Bateman and Reynolds do an impressive job of establishing their opposite characters in the film’s opening scenes, and then do an even better job of impersonating one another’s mannerisms and delivery after they’re switched. There is glee in both actors’ performances, but especially in Bateman’s, as he gets to cut loose when inhabited by the reckless spirit of Mitch.
Unfortunately, the movie doesn’t trust the actors’ facility with comedy and goes overboard to ratchet up the wackiness quotient. When Mitch is in Dave’s body and must pretend to be a grown-up and professional lawyer, he instead behaves like a moron, swearing relentlessly in board meetings and pilfering free snacks from the break room. This is all wrong. Mitch surely knows how mature adults act, even if he isn’t one himself. He’s a slacker, not an idiot. (He’s also an actor, yet he makes no effort to play the role of Dave.)
I found myself forgiving a lot of that kind of sloppiness because of my built-in fondness for Bateman and Reynolds. That includes a particularly nasty baby-poop incident — in the first 10 minutes of the film, no less! — that probably would have turned me off completely if it were, say, Martin Lawrence and Adam Sandler. The film also benefits from the Leslie Mann effect (see also: “Knocked Up”), wherein the tartly funny actress fills her beleaguered housewife character with honesty and emotion, in spite of the nonsense that surrounds her.

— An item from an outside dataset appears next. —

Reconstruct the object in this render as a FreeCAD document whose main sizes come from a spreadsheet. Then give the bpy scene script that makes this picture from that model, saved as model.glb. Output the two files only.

The perverse humor and outrageous scenarios made me laugh often enough to recommend the movie, but I’m disappointed that it didn’t explore the potential in an R-rated body-swap comedy more carefully. Much of what happens here is just leftover “let’s see how raunchy we can be” material from the filmmakers’ other movies. But Reynolds and Bateman give such gonzo, fully-committed performances that it’s hard not to find mirth in their characters’ dumb exploits.